Writing in October 1997 about the sentencing of Ryan to 11 years in jail, Corbett said: “The file is closed, apparently. But it should not be. The Catholic Church is yet to explain how it is that one of its priests was able to prey on boys while he was transferred from one parish to another.”

After all we have heard from the royal commission, the way the Catholic church shifted its paedophile priests from parish to parish is no longer doubted. But back in the 1990s, these were extremely bold claims to make, even if we were witnessing the first trickle of court cases that would eventually become a flood. Corbett kept on the Maitland-Newcastle diocese’s case for many years, but as perceptively accurate he was, it would take McCarthy – a truly fearless reporter – to crack the story wide open. As she wrote in the opening of a weekend feature in June 2009: “Alleged pedophile priests aren't likely to fall on their swords just because of a little media questioning.”

Tracey Pirona

Early on, McCarthy observed that charges against two Hunter priests, John Denham and Guy Hartcher, had received very little publicity. Still, she said, “the issue of Catholic priests and pedophilia will not go away”.

“While the Maitland-Newcastle diocese has been forced to address it publicly after the prolonged and extremely distressing trials of pedophile priests James Fletcher and Vince Ryan, a Herald investigation this week and discussions with victims and victims' representatives show more needs to be done,” McCarthy wrote.

And more was done.

Working virtually alone, but backed by two editors in Roger Brock and Chad Watson, McCarthy embarked on one of the most determined and long-running investigations that any Australian newspaper – let alone a regional paper – has ever seen.

Working with Watson, they launched the Shine The Light campaign that brought the Herald’s campaign for a royal commission into clear focus.

Over the past decade, McCarthy has written more than 1000 pieces on the subject, building up an unparalleled body of sources, contacts and supporters along the way.

Joanne McCarthy

It consumed her life.

By 2012, the ABC’s Lateline program, among other national media outlets, had begun taking an interest in the story, and in November 2012, the NSW government announced a special commission of inquiry after an interview that Hunter police officer Peter Fox – now retired – gave to Lateline.

The commission, chaired by Margaret Cunneen and sitting in Newcastle, had its terms of reference amended three times and its reporting date pushed back twice to May 31, 2014.

McCarthy herself would take the stand in the inquiry, giving evidence both in public hearings and in the closed, in-camera sessions.

Peter Fox

But even before this, McCarthy’s reporting had begun to uncover similar problems within the Newcastle diocese of the Anglican church – events that would see it, along with the Maitland-Newcastle Catholic diocese, receive its own case study hearing as part of the royal commission.

Her October 2010 report that a well-known Newcastle priest.
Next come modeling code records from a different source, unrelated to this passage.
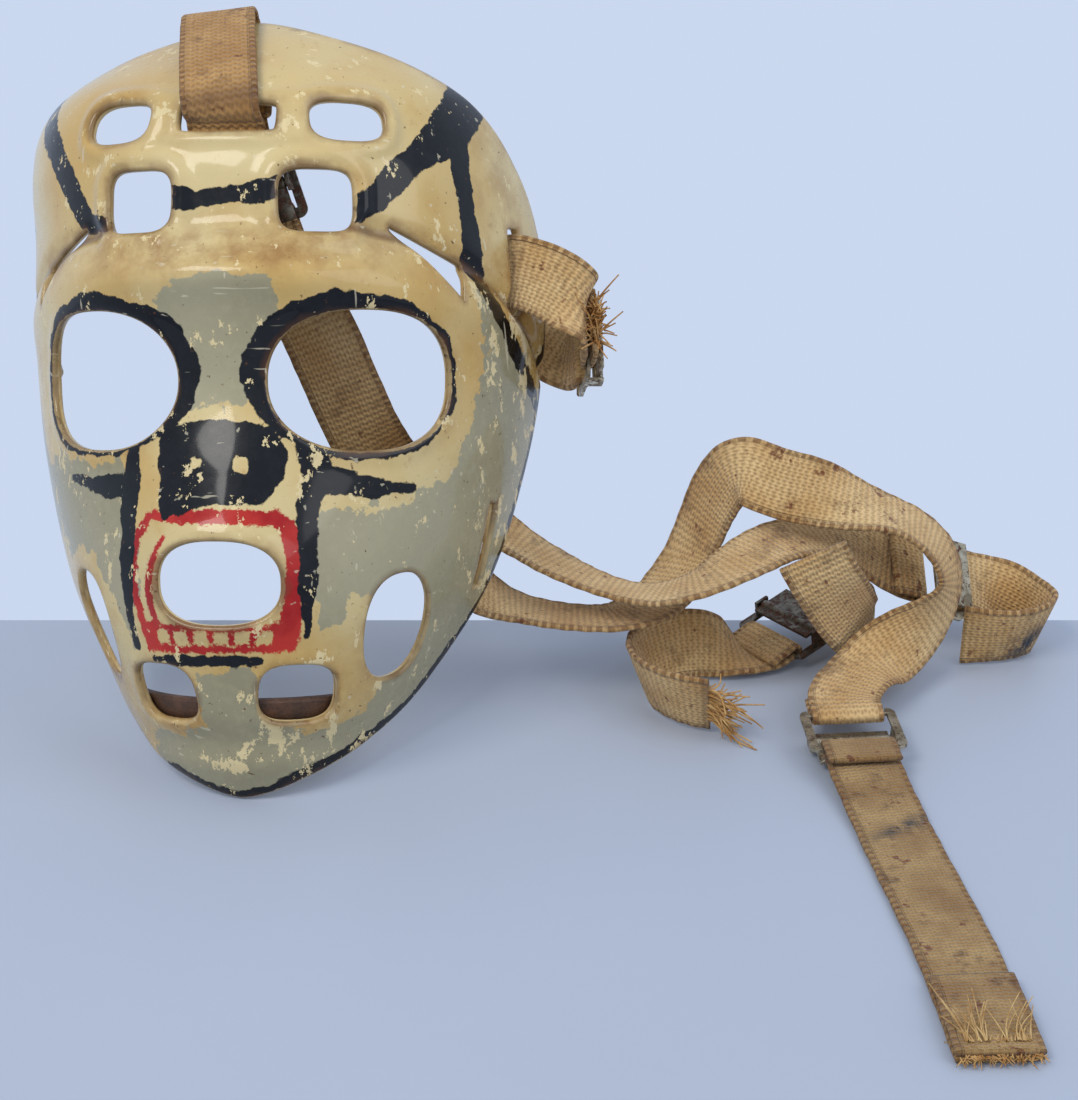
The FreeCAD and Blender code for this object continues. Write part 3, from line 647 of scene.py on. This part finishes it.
def webbing_material(name, rib, light, dark, knit=False, grime=0.5):
    """Ribbed webbing: along and across are millimetres on the strap, stain and ink are shares; the stain
    share holds painted shade as well as real stains.
    """
    m = Nodes(name)
    along, across = m.value("along"), m.value("across")
    wobble = m.times(m.math("SUBTRACT", m.noise(300, 2, 0.5), 0.5), 0.9)
    rows = m.times(m.plus(along, wobble), 2 * math.pi / rib)
    pitch = 1.5 if knit else 1.25
    columns = m.plus(across, m.times(wobble, 0.5))
    columns = m.times(columns, 2 * math.pi / pitch)
    # neighbouring columns step by half a row, as in a rib weave
    shift = m.times(m.math("SINE", m.times(columns, 0.5)), 1.2 if knit else 0.7)
    row_wave = m.math("MULTIPLY_ADD", m.math("SINE", m.plus(rows, shift)), 0.5, 0.5)
    column_wave = m.math("MULTIPLY_ADD", m.math("SINE", columns), 0.5, 0.5)
    weave = m.plus(m.times(row_wave, 0.65), m.times(column_wave, 0.35))
    fluff = m.noise(2600, 3, 0.7)
    height = m.plus(weave, m.times(fluff, 0.55))
    # selvedge: a smooth band with one line of stitches
    side = m.math("ABSOLUTE", across)
    band = m.ramp(side, 10.2, 10.8)
    groove = m.ramp(m.math("ABSOLUTE", m.math("SUBTRACT", side, 10.3)), 0.15, 0.5, 1.0, 0.0)
    stitch = m.ramp(m.math("SINE", m.times(along, 2 * math.pi / 3.0)), -0.1, 0.3)
    seam = m.times(groove, 0.8)
    height = m.math("SUBTRACT", height, m.times(seam, 0.8))
    height = m.plus(height, m.times(m.times(band, stitch), 0.35))
    cloud = m.noise(45, 4, 0.6)
    fine = m.noise(500, 4, 0.65)
    colour = m.mix(m.ramp(cloud, 0.36, 0.66), light, dark)
    # painted shade in the hollows of the weave: darker where the ribs sink
    colour = m.mix(m.ramp(weave, 0.10, 0.6, 0.5, 0.0), colour, rgb(142, 102, 58))
    colour = m.mix(m.ramp(fine, 0.52, 0.72, 0.0, 0.4), colour, rgb(136, 98, 56))
    patches = m.ramp(m.noise(70, 4, 0.7, offset=(4, 2, 1)), 0.56, 0.68)
    colour = m.mix(m.times(patches, grime), colour, rgb(96, 62, 34))
    colour = m.mix(m.times(m.ramp(side, 9.0, 12.5), 0.30), colour, rgb(126, 86, 46))
    # painted shade in the gaps between the raised stitches of the selvedge
    gaps = m.times(band, m.math("SUBTRACT", 1.0, stitch))
    colour = m.mix(m.times(gaps, 0.6), colour, rgb(112, 72, 36))
    rust = m.ramp(m.noise(190, 3, 0.6, offset=(1, 6, 3)), 0.64, 0.69, 0.0, 0.75)
    colour = m.mix(rust, colour, rgb(104, 46, 24))
    # darker brown for real stains, and painted shade where the crown tail strap runs inside the shell
    colour = m.mix(m.times(m.value("stain_and_shade"), 0.85), colour, rgb(92, 62, 40))
    soaked = m.ramp(m.noise(260, 3, 0.6), 0.35, 0.5)
    colour = m.mix(m.times(m.value("ink"), soaked), colour, rgb(40, 44, 52))
    bump = m.bump(height, 1.0, 0.0007)
    m.set(Base_Color=colour, Roughness=m.ramp(fine, 0.3, 0.7, 0.82, 0.95), Normal=bump)
    m.set(Sheen_Weight=0.15, Sheen_Roughness=0.5, Specular_IOR_Level=0.2)
    return m.material


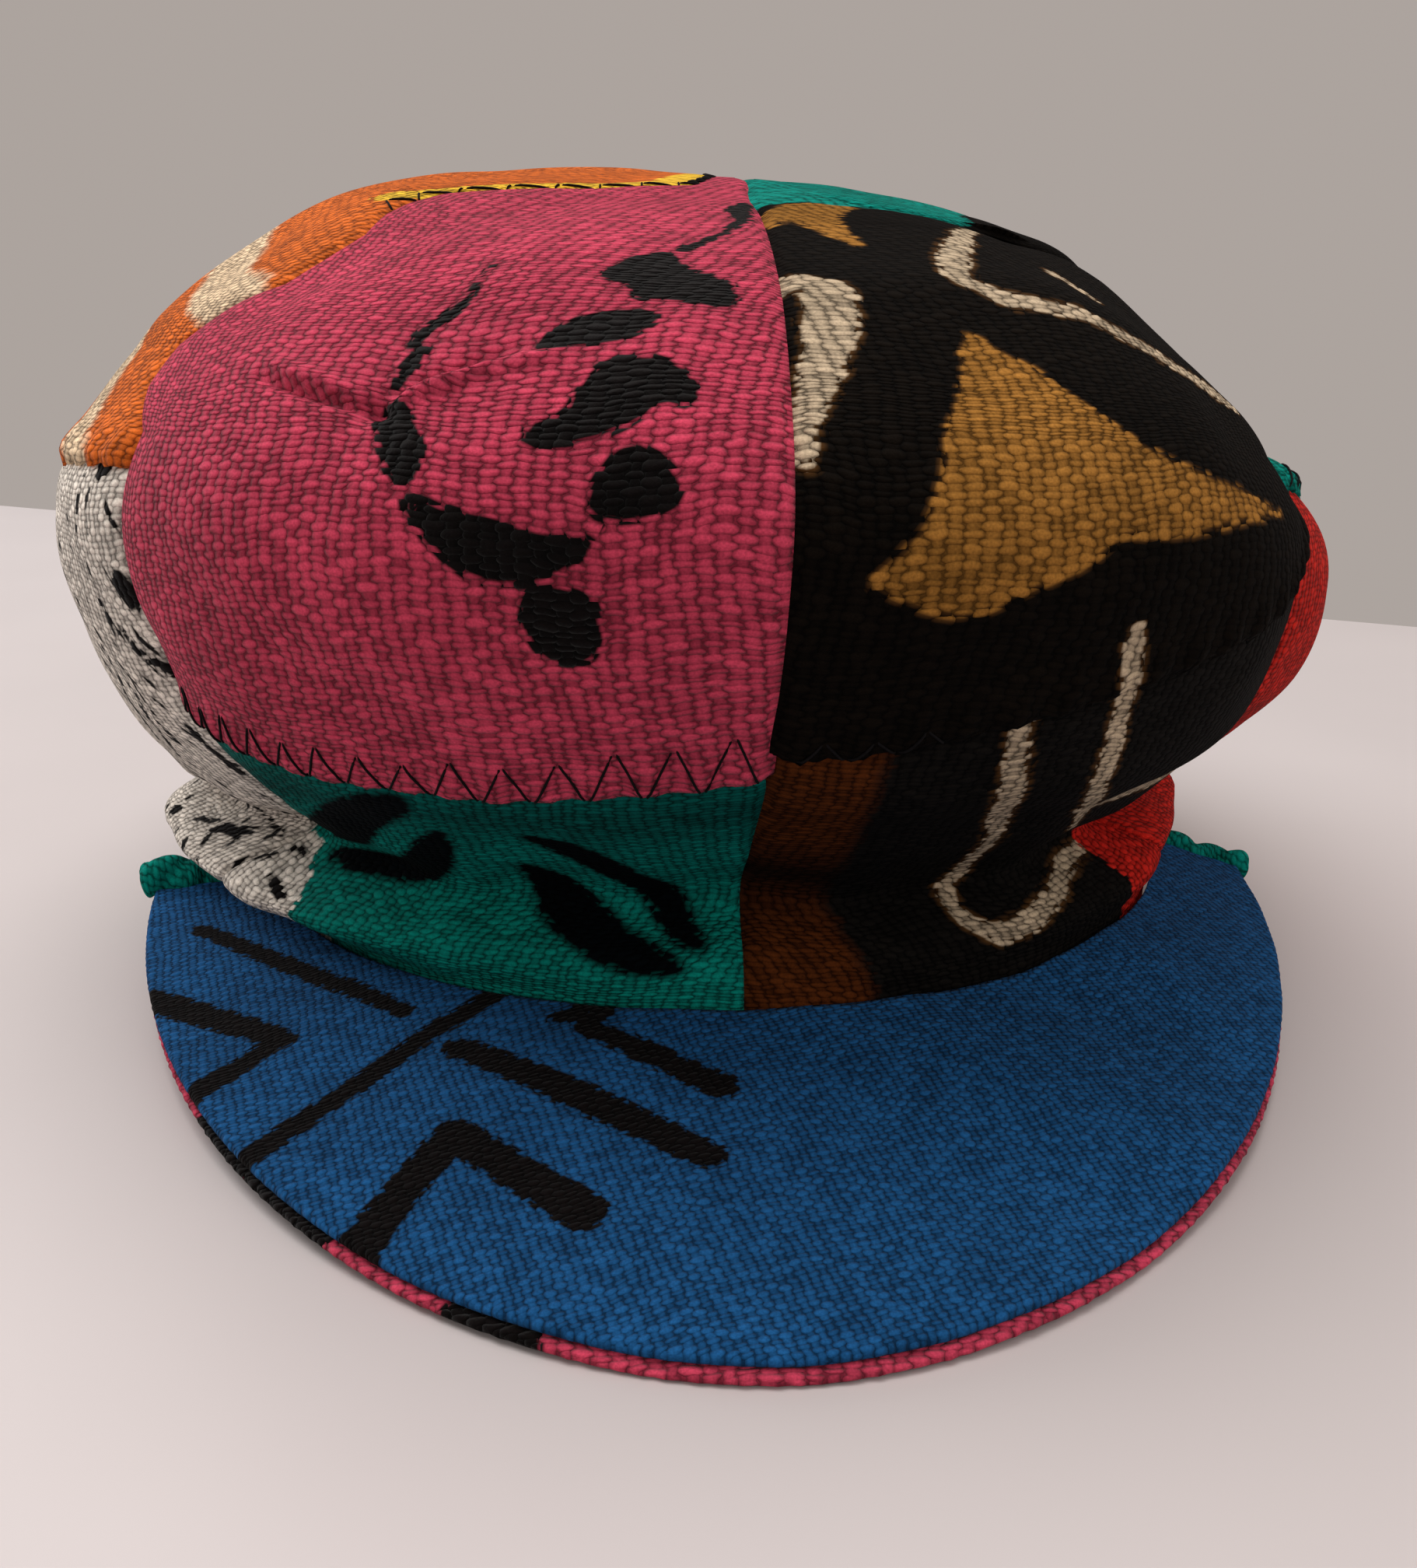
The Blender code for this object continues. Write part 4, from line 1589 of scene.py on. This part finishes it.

Peter Rushton, had been a child abuser for 40 years, was a shock to the Anglican system. It would not be the last shock.

Two months before the NSW commission was announced, more than 400 people packed into Club Panthers Newcastle in September 2012 for a Shine the Light forum calling for a royal commission.

Speaking from the stage, Tracey Pirona, whose husband John had committed suicide earlier in the year, said: ‘‘These men have to pay for what they have done, whether it’s the vile act of what they did or having the knowledge of it and not doing anything about it.’’

Vince Ryan

Whistle-blowing policeman Peter Fox told the forum he should have spoken out before he did. He did not accept premier Barry O’Farrell’s assertion that “the police force has it all under control”.

The pressure was beginning to build. And we know where it was coming from, because the night that she was rolled as prime minister, Julia Gillard sat down to write a letter to McCarthy, which arrived at her house five days later. In it, Gillard wrote: “‘Joanne, you are a truly remarkable person.

“Thanks in large measure to your persistence and courage, the NSW Special Commission of Inquiry and the federal Royal Commission will bring truth and healing to the victims of horrendous abuse and betrayal.”

Gillard had announced the federal inquiry shortly after O’Farrell confirmed the much more limited state investigation.

Some months earlier, Gillard had visited the Herald while on a trip to the Hunter region.

McCarthy wasn’t in the office. She was attending John Pirona’s funeral.

Despite those of us who were present pressing the prime minister across the boardroom table, she dismissed our call for a royal commission. But McCarthy, and an increasingly awakened national media, kept reporting.

With a chorus of complaint rising ever louder, Gillard eventually changed her mind, and with historic results.